-- Start of Stored rows --
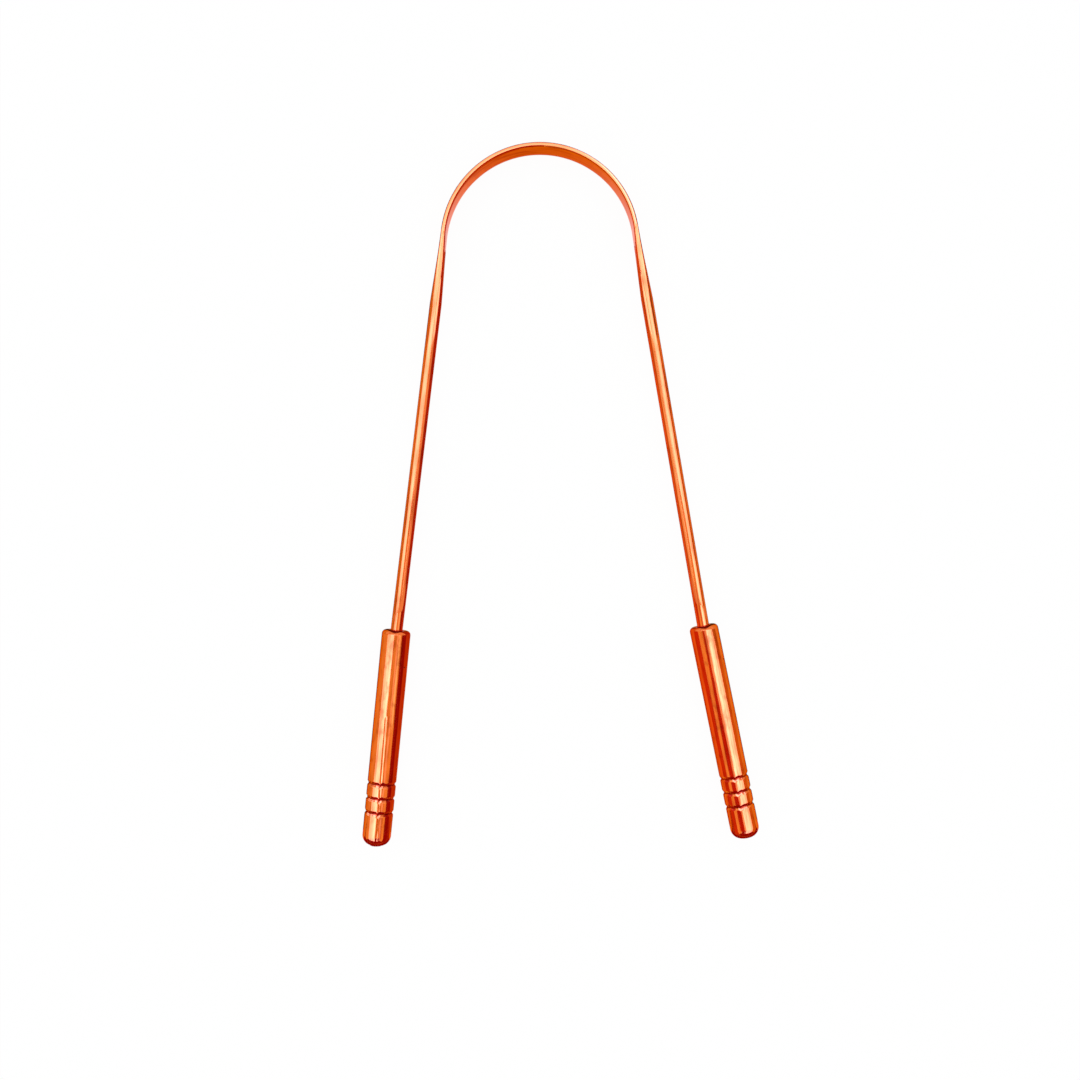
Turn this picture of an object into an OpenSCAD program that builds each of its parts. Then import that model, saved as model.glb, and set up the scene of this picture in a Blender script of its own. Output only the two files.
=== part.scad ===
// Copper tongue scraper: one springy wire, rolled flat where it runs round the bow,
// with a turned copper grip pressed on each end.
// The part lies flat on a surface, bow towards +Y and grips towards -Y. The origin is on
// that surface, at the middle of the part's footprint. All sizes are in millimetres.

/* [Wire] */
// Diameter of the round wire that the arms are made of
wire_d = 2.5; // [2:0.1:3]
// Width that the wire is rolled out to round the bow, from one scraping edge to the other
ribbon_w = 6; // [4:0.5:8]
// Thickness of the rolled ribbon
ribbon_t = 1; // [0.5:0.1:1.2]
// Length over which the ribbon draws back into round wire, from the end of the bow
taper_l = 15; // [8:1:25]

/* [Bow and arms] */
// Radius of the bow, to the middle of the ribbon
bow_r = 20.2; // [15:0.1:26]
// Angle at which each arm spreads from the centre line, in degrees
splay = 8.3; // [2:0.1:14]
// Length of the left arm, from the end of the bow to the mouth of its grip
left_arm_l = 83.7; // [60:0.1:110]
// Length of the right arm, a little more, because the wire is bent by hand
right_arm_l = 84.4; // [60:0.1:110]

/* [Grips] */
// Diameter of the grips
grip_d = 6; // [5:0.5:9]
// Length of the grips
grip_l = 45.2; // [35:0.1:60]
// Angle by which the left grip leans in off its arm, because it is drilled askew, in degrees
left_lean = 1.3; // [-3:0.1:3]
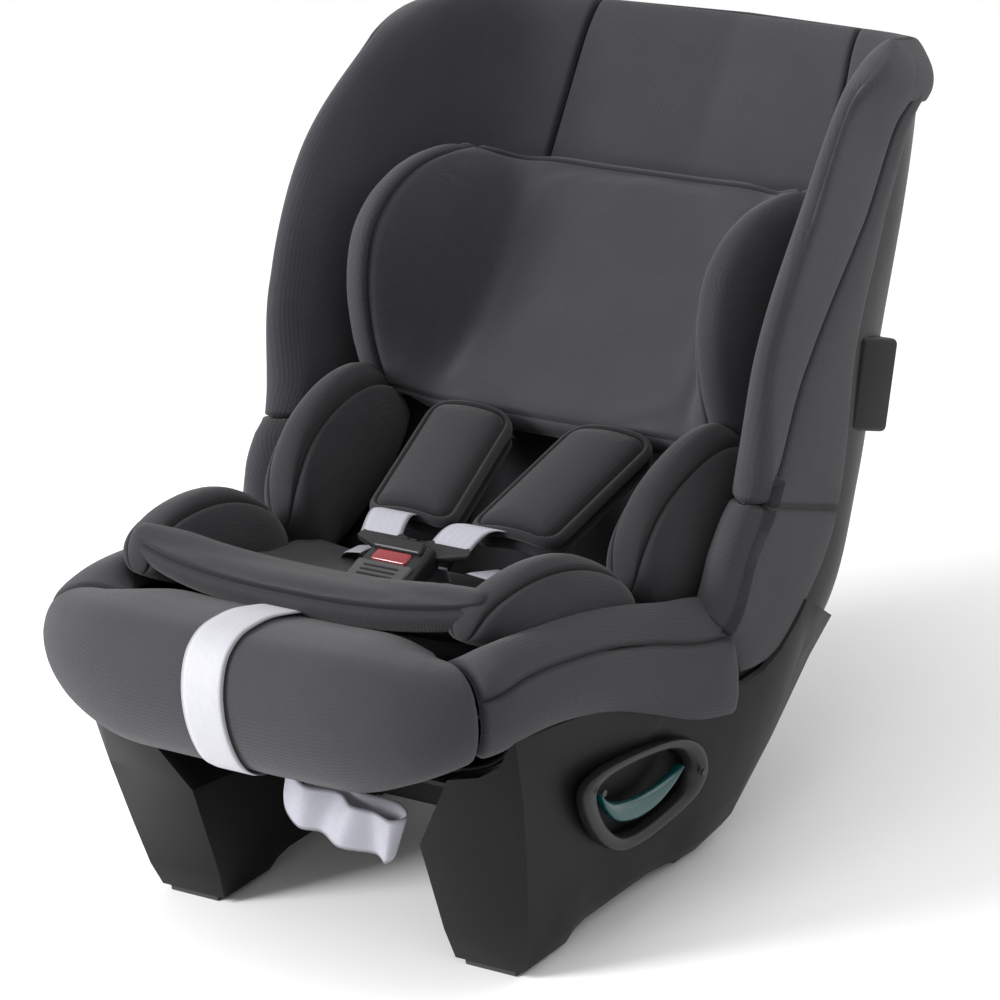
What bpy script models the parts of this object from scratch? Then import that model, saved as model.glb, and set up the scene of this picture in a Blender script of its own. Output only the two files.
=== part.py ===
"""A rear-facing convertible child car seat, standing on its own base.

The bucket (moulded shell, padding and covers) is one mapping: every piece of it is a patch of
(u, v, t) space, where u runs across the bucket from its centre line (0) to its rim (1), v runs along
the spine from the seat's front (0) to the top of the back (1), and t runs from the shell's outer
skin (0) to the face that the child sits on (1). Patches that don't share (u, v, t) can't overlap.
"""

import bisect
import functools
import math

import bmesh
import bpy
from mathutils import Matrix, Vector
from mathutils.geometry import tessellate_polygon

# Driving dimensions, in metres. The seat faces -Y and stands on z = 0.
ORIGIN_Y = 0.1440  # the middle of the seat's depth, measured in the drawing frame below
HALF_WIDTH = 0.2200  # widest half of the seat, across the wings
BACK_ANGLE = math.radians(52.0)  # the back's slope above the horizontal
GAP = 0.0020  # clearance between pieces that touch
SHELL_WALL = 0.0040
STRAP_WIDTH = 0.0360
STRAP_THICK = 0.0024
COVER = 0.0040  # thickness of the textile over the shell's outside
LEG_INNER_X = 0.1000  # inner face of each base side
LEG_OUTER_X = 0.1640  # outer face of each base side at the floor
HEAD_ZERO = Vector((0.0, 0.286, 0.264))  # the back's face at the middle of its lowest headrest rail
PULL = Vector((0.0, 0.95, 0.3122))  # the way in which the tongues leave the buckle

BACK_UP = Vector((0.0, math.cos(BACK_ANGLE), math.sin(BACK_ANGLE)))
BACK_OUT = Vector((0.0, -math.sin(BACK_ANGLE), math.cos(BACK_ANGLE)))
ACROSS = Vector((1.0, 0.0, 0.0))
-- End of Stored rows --
◆ **To do**
Recite the full listing above exactly.

◆ **Response for this exercise**
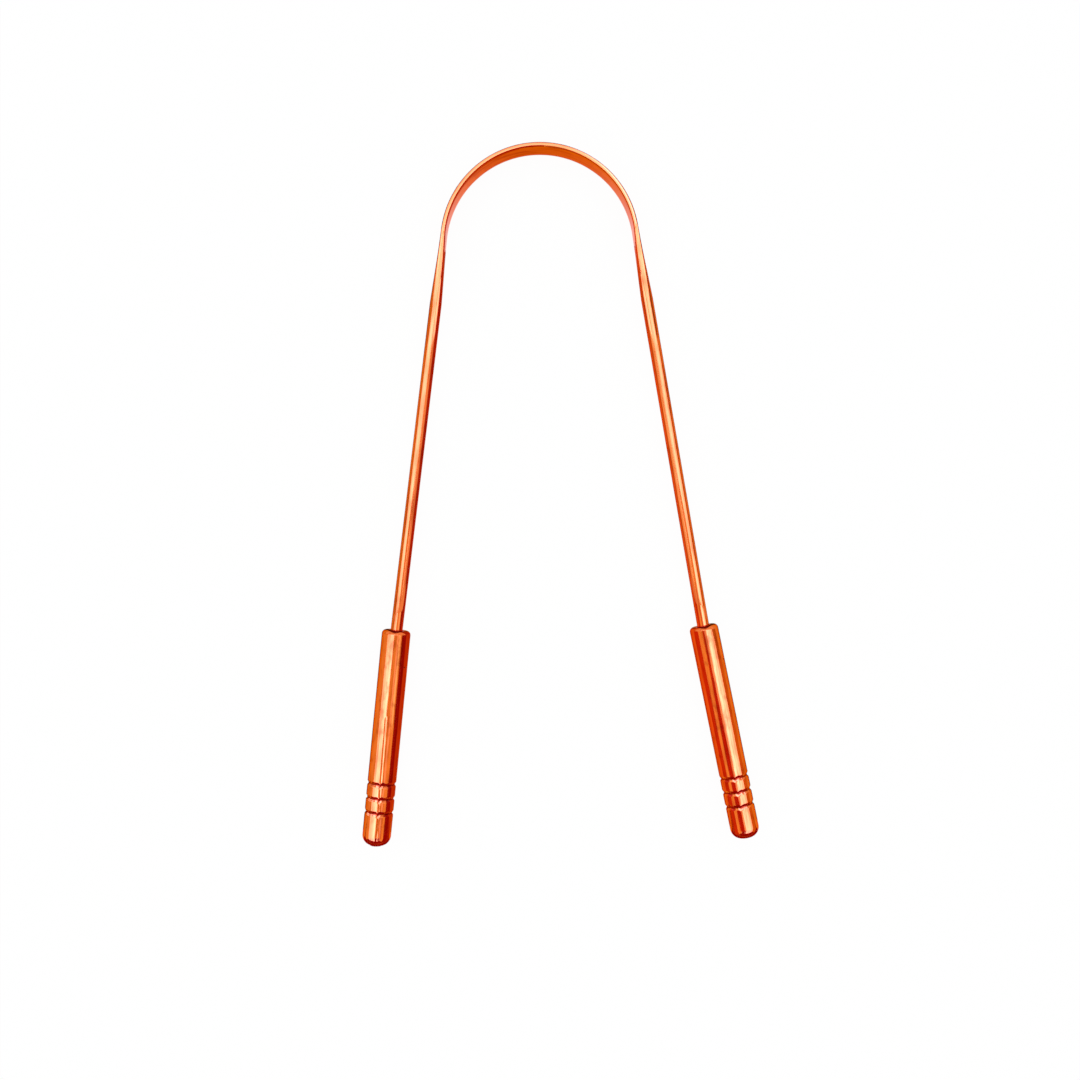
Turn this picture of an object into an OpenSCAD program that builds each of its parts. Then import that model, saved as model.glb, and set up the scene of this picture in a Blender script of its own. Output only the two files.
=== part.scad ===
// Copper tongue scraper: one springy wire, rolled flat where it runs round the bow,
// with a turned copper grip pressed on each end.
// The part lies flat on a surface, bow towards +Y and grips towards -Y. The origin is on
// that surface, at the middle of the part's footprint. All sizes are in millimetres.

/* [Wire] */
// Diameter of the round wire that the arms are made of
wire_d = 2.5; // [2:0.1:3]
// Width that the wire is rolled out to round the bow, from one scraping edge to the other
ribbon_w = 6; // [4:0.5:8]
// Thickness of the rolled ribbon
ribbon_t = 1; // [0.5:0.1:1.2]
// Length over which the ribbon draws back into round wire, from the end of the bow
taper_l = 15; // [8:1:25]

/* [Bow and arms] */
// Radius of the bow, to the middle of the ribbon
bow_r = 20.2; // [15:0.1:26]
// Angle at which each arm spreads from the centre line, in degrees
splay = 8.3; // [2:0.1:14]
// Length of the left arm, from the end of the bow to the mouth of its grip
left_arm_l = 83.7; // [60:0.1:110]
// Length of the right arm, a little more, because the wire is bent by hand
right_arm_l = 84.4; // [60:0.1:110]

/* [Grips] */
// Diameter of the grips
grip_d = 6; // [5:0.5:9]
// Length of the grips
grip_l = 45.2; // [35:0.1:60]
// Angle by which the left grip leans in off its arm, because it is drilled askew, in degrees
left_lean = 1.3; // [-3:0.1:3]
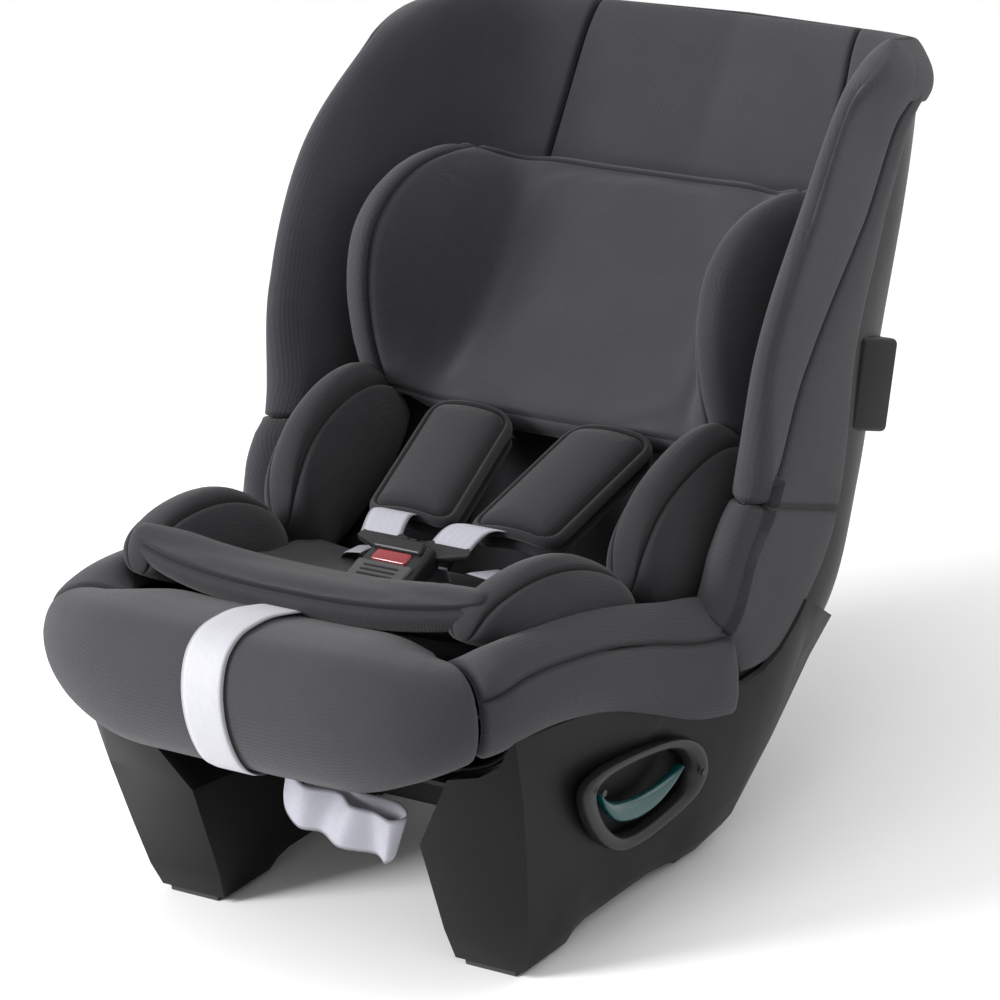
What bpy script models the parts of this object from scratch? Then import that model, saved as model.glb, and set up the scene of this picture in a Blender script of its own. Output only the two files.
=== part.py ===
"""A rear-facing convertible child car seat, standing on its own base.

The bucket (moulded shell, padding and covers) is one mapping: every piece of it is a patch of
(u, v, t) space, where u runs across the bucket from its centre line (0) to its rim (1), v runs along
the spine from the seat's front (0) to the top of the back (1), and t runs from the shell's outer
skin (0) to the face that the child sits on (1). Patches that don't share (u, v, t) can't overlap.
"""

import bisect
import functools
import math

import bmesh
import bpy
from mathutils import Matrix, Vector
from mathutils.geometry import tessellate_polygon

# Driving dimensions, in metres. The seat faces -Y and stands on z = 0.
ORIGIN_Y = 0.1440  # the middle of the seat's depth, measured in the drawing frame below
HALF_WIDTH = 0.2200  # widest half of the seat, across the wings
BACK_ANGLE = math.radians(52.0)  # the back's slope above the horizontal
GAP = 0.0020  # clearance between pieces that touch
SHELL_WALL = 0.0040
STRAP_WIDTH = 0.0360
STRAP_THICK = 0.0024
COVER = 0.0040  # thickness of the textile over the shell's outside
LEG_INNER_X = 0.1000  # inner face of each base side
LEG_OUTER_X = 0.1640  # outer face of each base side at the floor
HEAD_ZERO = Vector((0.0, 0.286, 0.264))  # the back's face at the middle of its lowest headrest rail
PULL = Vector((0.0, 0.95, 0.3122))  # the way in which the tongues leave the buckle

BACK_UP = Vector((0.0, math.cos(BACK_ANGLE), math.sin(BACK_ANGLE)))
BACK_OUT = Vector((0.0, -math.sin(BACK_ANGLE), math.cos(BACK_ANGLE)))
ACROSS = Vector((1.0, 0.0, 0.0))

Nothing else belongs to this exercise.